If you travel into any machine shop, office or hospital facility in the world guaranteed you have seen a changeover before. The changeover occurs in between the last good part or service until the next good part or service. Some examples would be changing tooling, patients service completion, changing paper in a printer or taking one batch of cookies out of the oven in order to start a new batch. This "in-between" time is usually spent performing wasteful activities which often result in long changeovers that inevitably eat up value added time.
In about the late 1960's a brilliant industrial engineer by the name of Shigeo Shingo was given a challenge to increase the capacity of his shop floor without the use of excessive capital expenditures. In other words he could buy no machines. After watching the machines on the production floor, Dr. Shingo noticed a machine sitting idle. It was then that Dr. Shingo realized that by focusing on this "changeover" or "setup" time, production on the floor could be increased. He then set an objective saying that no changeover should take more than 10 minutes, in fact they should all be under 10 minutes. This is where the reference to "single" in single minute exchange of die comes from.
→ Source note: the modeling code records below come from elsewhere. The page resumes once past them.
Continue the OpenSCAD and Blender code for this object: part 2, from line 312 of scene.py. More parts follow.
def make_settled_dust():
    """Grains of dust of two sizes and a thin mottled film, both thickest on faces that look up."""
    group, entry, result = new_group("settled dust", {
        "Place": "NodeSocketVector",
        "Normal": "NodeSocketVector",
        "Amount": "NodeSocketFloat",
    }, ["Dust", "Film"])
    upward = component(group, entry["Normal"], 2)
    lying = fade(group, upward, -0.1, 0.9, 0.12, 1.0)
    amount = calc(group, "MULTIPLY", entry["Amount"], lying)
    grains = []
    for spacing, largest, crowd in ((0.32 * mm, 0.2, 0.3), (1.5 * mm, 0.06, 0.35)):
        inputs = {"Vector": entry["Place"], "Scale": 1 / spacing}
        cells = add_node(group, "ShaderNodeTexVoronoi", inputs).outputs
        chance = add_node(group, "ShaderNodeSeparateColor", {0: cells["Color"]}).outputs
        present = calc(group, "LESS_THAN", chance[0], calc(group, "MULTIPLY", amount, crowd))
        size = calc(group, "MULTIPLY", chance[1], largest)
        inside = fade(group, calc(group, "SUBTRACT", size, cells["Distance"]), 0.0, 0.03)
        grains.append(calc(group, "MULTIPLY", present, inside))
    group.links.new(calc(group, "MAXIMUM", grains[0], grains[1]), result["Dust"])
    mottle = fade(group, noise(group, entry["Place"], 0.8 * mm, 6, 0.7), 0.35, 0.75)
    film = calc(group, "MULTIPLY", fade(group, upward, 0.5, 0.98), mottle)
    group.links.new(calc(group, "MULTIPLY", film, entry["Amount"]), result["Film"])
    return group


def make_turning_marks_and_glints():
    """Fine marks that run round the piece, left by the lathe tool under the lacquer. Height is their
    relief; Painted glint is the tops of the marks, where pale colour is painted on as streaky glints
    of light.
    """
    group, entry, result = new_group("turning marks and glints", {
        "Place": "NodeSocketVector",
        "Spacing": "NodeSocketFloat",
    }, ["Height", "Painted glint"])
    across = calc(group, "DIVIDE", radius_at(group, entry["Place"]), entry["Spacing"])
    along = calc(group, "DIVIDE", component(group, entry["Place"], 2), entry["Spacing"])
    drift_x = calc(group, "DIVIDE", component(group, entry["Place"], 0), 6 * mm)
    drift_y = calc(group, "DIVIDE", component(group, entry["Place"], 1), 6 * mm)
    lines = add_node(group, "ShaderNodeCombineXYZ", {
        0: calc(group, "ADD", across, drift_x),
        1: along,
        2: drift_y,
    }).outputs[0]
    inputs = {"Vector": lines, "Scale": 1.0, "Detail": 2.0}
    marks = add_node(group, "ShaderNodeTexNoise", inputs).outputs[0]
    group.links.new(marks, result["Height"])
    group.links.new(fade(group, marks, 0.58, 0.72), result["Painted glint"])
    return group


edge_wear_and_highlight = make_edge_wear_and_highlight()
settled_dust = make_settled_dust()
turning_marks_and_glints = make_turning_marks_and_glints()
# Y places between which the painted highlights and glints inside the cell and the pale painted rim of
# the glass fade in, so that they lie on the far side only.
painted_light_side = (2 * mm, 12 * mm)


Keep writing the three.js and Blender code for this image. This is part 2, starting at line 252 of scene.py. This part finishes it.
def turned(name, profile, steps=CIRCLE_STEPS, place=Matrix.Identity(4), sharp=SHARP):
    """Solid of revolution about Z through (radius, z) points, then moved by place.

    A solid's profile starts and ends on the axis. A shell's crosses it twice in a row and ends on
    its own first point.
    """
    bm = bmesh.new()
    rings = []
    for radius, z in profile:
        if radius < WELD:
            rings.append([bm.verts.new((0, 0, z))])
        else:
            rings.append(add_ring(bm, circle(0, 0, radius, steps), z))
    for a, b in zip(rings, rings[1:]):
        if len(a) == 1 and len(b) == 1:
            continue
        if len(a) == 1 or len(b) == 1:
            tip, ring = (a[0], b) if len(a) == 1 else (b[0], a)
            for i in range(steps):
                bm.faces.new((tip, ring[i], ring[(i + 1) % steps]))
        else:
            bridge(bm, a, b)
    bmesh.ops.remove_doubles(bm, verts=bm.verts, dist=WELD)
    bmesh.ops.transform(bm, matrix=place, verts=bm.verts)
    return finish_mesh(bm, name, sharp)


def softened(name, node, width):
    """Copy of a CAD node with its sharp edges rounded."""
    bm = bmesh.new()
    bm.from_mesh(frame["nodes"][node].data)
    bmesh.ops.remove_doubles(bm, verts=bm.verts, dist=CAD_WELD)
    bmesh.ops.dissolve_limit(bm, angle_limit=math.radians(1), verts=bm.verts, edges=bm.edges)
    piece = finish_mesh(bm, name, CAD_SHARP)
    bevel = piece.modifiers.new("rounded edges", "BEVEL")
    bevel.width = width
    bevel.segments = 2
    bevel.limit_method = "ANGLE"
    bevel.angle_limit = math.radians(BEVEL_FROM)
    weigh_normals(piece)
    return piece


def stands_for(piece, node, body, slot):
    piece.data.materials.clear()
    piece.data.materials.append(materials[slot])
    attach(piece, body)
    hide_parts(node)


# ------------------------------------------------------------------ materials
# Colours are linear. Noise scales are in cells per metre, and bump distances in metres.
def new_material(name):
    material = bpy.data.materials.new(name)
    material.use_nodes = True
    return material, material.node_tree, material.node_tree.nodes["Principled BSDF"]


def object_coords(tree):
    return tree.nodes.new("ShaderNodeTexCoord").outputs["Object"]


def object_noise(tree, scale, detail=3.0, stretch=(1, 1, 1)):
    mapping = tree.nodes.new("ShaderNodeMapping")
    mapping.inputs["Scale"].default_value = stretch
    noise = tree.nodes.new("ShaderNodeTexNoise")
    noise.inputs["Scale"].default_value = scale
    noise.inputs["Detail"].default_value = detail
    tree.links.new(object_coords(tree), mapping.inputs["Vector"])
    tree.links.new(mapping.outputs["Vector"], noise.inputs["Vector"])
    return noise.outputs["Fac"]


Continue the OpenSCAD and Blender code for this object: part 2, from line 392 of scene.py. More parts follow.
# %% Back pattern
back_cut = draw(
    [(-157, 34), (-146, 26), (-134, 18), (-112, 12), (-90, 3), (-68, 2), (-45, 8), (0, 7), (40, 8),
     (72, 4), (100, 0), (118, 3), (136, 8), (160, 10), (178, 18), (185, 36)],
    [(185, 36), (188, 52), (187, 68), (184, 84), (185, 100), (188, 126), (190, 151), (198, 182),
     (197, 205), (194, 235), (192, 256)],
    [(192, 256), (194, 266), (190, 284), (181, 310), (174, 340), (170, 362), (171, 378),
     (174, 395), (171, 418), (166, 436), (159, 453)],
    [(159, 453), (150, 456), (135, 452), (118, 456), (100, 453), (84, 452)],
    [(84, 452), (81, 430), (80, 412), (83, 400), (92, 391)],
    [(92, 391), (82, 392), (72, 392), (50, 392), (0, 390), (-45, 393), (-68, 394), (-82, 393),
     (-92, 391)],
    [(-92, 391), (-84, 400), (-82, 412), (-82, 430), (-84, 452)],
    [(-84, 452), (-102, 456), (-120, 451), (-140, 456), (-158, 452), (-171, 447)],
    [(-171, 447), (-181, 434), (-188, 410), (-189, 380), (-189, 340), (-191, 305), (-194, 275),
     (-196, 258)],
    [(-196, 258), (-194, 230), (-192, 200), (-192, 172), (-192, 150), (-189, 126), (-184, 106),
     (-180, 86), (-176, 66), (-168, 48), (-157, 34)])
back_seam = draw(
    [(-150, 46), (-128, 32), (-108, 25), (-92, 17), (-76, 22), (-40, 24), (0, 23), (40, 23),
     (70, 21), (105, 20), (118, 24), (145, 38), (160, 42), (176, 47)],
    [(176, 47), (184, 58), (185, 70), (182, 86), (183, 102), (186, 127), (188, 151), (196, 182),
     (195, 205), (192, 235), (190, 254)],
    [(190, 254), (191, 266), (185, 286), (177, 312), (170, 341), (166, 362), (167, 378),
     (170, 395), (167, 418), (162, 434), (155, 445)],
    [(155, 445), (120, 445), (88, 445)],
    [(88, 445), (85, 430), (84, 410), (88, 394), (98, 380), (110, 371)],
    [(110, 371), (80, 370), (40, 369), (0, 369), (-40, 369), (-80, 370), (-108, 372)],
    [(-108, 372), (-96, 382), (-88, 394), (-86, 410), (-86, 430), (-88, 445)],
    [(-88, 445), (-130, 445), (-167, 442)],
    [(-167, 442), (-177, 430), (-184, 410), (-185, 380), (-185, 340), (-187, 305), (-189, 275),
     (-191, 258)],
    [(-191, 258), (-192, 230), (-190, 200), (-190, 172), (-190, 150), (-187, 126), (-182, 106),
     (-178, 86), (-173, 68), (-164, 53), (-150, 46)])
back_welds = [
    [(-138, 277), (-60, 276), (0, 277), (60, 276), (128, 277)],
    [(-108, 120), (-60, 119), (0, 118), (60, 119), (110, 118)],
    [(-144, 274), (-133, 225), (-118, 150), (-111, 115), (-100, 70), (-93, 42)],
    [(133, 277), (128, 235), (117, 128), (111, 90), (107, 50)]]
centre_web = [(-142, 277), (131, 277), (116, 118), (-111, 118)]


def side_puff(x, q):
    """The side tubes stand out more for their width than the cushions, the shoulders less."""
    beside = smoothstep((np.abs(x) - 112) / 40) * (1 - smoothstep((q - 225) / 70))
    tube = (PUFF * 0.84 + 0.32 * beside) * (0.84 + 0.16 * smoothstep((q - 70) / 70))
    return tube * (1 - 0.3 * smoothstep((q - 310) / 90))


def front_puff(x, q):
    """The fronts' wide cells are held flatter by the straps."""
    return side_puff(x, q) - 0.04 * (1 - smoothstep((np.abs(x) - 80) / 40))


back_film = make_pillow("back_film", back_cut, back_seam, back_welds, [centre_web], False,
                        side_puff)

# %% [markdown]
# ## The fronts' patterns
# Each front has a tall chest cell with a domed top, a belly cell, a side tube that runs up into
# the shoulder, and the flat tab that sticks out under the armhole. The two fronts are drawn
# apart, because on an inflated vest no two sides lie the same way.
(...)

Setup and changeover time can eat away time for value added activities such as transforming materials or treating patients. By focusing on reducing this changeover time companies can often reduce or improve setups or changeovers by more than 60%.
How It is Performed?
Although we will not outline the details of Dr. Shingo's system described in the book, most systems are generally the same. However we do recommend getting a copy of the master's book and reading it. Here we will share with you some insight relating to our ©REDUCE methodology which is simply a mnemonic used to help others remember some key steps in the system.
1. Required data - Once you have identified the area that you changeover or setup reduction will take place in you will need to make sure that you collect the required data for the project. Some suggestions for data you might want to collect are yield, cycle times and of course any types of variation in the changeover.
2. Engage with VSM - Now that all the data is collected and the team is focused on objectives it's time to lay out how the changeover actually occurs in the current state. The most effective way I have found in seeing the entire process is by mapping it out. One very valuable thing that you can do even before you start your value stream is to videotape the process. Videotaping can allow you to slow down or speed up the process in order to see everything happening. What we hope to gather here is a complete understanding and visually laid out map of the sequence of the process in its current state. One thing to note is that if inspiration hits for improvements place them in a parking lot but do not act yet, we want to refrain from jumping to solutions until the time is right and all elements of the changeover have been taken into consideration.
3. Differentiate Internal and External steps - With a clear understanding of the process and the ability to review our video if need be, we are ready to separate Internal ( can only be performed when the machine or process is not active) from external (can be done when machine or process is active).
4. Undergo Conversion - Now we are ready to convert internal and external setup steps. The objective here is to change as many internal elements as possible to external steps. Some common improvements for conversion are preparing parts, tools or information in advance of the changeover. You may also want to look for opportunities to use clamps in place of screws and bolts or minimizing the need for test runs and any adjustments associated with the activity.
5. Clean up the process - After conversion of internal and external steps has been completed we want to clean up the overall value stream removing any types of waste remaining in the process. Some of the more common ways to clean up the process are by reducing the need for transportation, motion and waiting or running operations in parallel of one another. As a last resort teams sometimes look to mechanize, automate or invest in robotic activities. Often these type of improvements require significant capital expenditures, which is why we want to be sure we do everything we can possibly do before looking to investments that may yield only a small cost to benefit outcome.
6. Ensure the steps are work - As a final activity it is important to ensure that the steps work and are in balance. We don't want to place any unnecessary strain on workers or create a process that only works for a bit of time only to result in poor yield or excessive variation in the process.
Focusing on changeover and setup reduction can dramatically improve production time in an organization. Additionally it often results in lower operating costs, reduction of lot sizes, Improved response to demand placed on the organization and less inventory on all levels.